Pero el alivio duró poco. Una silueta oscura apareció en la entrada. Lorenzo. Su sonrisa era la de un depredador acorralado, sus palabras, veneno puro: “Iba a ser tu héroe, sobrino. Pero siempre arruinas todo. Eres tan impulsivo como tu padre”. El enfrentamiento era inevitable.
La lucha fue brutal. Lorenzo, más fuerte y entrenado, casi asfixió a Curro contra la pared. Ángela, en un acto de valor, golpeó al capitán con un madero, liberando a su amado. Forcejearon entre polvo y escombros, hasta que la voz de Manuel resonó desde fuera: “¡Curro! ¡Ángela!”. El capitán, comprendiendo que su farsa se había acabado, huyó entre las ruinas, dejando tras de sí un rastro de rabia y derrota.
El regreso al palacio fue un estallido de alivio y de incredulidad.

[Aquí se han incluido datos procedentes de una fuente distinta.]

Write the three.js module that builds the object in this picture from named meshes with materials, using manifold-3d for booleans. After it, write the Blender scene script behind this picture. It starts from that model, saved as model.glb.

Ángela estaba viva, pero con su testimonio reveló el complot más peligroso hasta entonces: Lorenzo había actuado en alianza con el barón de Valladares para arruinar a los Luján y manipular la herencia. La familia, atónita, comprendió que el enemigo no estaba afuera, sino dentro de sus propias paredes.
La Guardia Civil no tardó en capturar a Lorenzo cuando intentaba escapar hacia la estación del tren. Su arrogancia se había desmoronado; lo que quedaba de él era apenas la sombra de un hombre consumido por la codicia.
Esa noche, La Promesa respiró aliviada. La amenaza inmediata había pasado, pero quedaban las cicatrices. En la cocina, Enora y Toño dejaron atrás rencillas. En la biblioteca, Catalina y Alonso planearon su contraataque contra Valladares, ahora armados con pruebas.
Y en una habitación perfumada con flores, Curro y Ángela se miraban como si el mundo hubiera vuelto a nacer. Él le mostró el dibujo de la orquídea que lo había guiado hasta ella. Ella sonrió: “Lo hice pensando en ti. Tú eras mi esperanza”. El beso que compartieron fue más que alivio; fue la promesa de un amor sellado en la oscuridad, pero destinado a florecer bajo la luz.
La jornada había sido de sombras, pero también de revelaciones. Lorenzo había caído, Valladares estaba en la mira, y el amor había encontrado su lugar en medio del caos. La Promesa sobrevivía, una vez más, a la traición, y el amanecer prometía ser más luminoso que nunca.